In situ time-lapse synchrotron radiation X-ray diffraction of silver corrosion

Abstract

Several heritage systems have been studied using state-of-the-art synchrotron techniques. The cultural heritage value of silver is documented in museum collections across the globe. However, the silver surface is not as chemically stable as that of other precious metals, and is susceptible to corrosion by atmospheric gases. It is therefore of special interest to clarify these surface reactions by using in situ, time-lapse chemical and structural analysis in controlled ambients in order to develop strategies to reduce or even prevent the atmospheric attacks. In order to study the initial corrosion processes of silver in the presence of corrosive gases in situ time-lapse X-ray diffraction experiments were performed on the XMaS beamline at the European Synchrotron Radiation Facility, Grenoble. Highly pure silver samples were weathered with synthetic air containing 500 ppb of both H₂S and ozone, at relative humidity (RH) levels, and XRD patterns were tracked every 10 min over a total weathering time of 24 h.
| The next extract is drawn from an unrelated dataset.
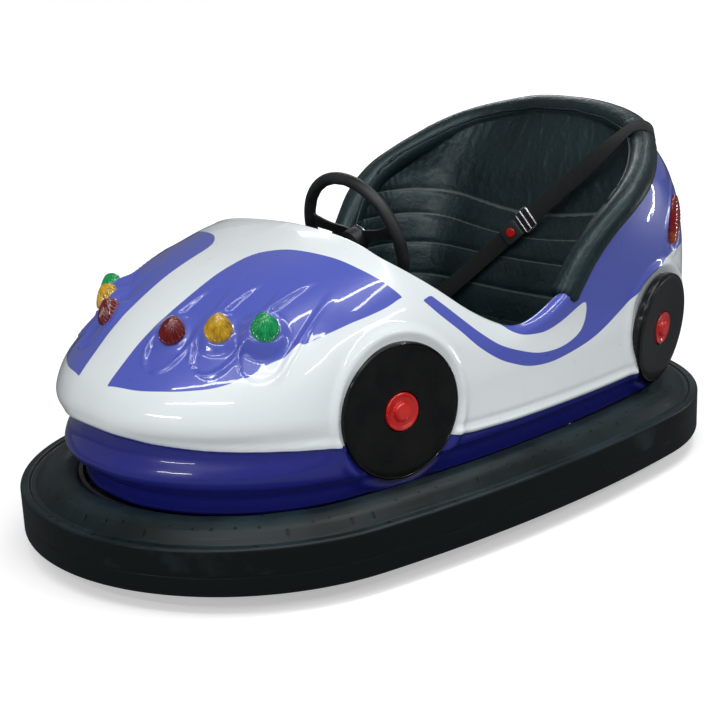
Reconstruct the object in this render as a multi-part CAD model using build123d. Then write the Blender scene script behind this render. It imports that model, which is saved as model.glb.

The time-lapse Synchrotron Radiation (SR)-XRD data show that pure silver exposed to those atmospheres starts to form crystalline corrosion products after only 10 minutes. Silver sulfates, silver oxides, intermediates and mixed species are formed on the sample surface over the duration of the experiment. The data collected using a newly combined environmental cell/gas flow set up introduces a set of highly useful tools for scientists who wish to study time-lapse gaseous corrosion at ambient temperature and pressure.